Work to do: Locate every line that holds the string "with" and copy it.

Stored data:
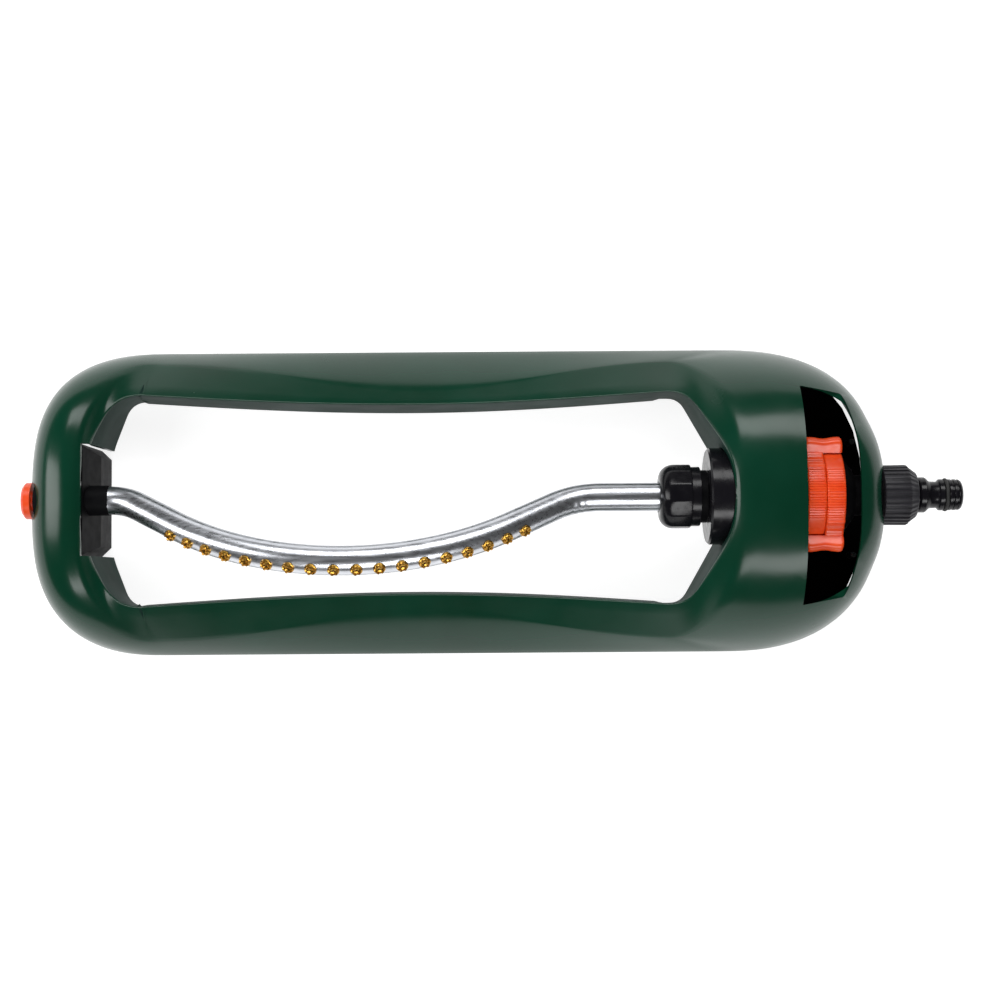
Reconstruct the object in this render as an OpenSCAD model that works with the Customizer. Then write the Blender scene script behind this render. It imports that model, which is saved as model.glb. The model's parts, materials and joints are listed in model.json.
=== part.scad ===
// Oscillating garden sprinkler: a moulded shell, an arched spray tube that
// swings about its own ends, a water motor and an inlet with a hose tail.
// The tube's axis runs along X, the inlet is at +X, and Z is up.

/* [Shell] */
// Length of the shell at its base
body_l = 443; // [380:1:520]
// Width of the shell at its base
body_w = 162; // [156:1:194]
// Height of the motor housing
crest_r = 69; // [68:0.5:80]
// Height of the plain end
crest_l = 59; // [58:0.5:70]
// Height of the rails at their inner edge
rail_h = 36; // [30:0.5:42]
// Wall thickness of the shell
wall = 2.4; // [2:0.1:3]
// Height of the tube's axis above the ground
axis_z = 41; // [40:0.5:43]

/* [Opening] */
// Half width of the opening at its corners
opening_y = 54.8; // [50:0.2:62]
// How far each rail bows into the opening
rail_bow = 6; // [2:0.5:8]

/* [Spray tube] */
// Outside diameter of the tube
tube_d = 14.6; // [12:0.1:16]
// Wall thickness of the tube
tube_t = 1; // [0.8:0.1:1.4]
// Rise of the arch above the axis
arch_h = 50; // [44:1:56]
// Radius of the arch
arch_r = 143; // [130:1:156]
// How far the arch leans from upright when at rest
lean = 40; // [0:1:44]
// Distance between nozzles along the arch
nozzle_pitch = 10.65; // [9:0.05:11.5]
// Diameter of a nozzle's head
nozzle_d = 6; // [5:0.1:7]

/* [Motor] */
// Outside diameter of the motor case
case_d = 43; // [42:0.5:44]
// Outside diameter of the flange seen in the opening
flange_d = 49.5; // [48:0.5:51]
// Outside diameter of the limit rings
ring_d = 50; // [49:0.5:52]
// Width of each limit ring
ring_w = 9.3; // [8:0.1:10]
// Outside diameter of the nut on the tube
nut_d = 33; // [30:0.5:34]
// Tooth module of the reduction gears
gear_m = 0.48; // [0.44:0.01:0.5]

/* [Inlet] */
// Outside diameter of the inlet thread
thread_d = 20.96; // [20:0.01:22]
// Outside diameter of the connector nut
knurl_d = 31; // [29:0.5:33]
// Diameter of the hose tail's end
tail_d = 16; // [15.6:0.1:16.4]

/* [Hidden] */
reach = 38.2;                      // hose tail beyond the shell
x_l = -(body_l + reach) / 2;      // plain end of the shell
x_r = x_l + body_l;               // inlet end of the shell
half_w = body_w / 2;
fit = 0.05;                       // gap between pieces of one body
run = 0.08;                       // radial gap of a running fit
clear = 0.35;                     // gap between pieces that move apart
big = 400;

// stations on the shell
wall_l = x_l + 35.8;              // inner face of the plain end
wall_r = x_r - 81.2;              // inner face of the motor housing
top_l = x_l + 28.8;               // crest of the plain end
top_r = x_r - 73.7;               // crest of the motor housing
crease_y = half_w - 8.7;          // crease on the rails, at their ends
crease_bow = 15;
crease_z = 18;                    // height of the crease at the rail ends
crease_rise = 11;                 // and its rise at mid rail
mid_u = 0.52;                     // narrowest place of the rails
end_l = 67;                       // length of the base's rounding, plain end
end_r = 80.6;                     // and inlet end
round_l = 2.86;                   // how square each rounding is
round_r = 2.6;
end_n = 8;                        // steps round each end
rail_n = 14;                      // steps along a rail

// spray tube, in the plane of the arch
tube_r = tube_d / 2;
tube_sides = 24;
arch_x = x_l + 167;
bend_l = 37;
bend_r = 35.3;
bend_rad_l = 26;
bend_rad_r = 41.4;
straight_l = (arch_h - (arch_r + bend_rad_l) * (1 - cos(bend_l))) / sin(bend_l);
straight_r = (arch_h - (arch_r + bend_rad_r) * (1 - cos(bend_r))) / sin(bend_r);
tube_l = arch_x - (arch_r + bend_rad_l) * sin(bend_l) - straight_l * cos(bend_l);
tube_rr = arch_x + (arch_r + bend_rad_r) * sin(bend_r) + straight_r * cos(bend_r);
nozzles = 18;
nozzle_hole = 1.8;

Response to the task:
Reconstruct the object in this render as an OpenSCAD model that works with the Customizer. Then write the Blender scene script behind this render. It imports that model, which is saved as model.glb. The model's parts, materials and joints are listed in model.json.
// swings about its own ends, a water motor and an inlet with a hose tail.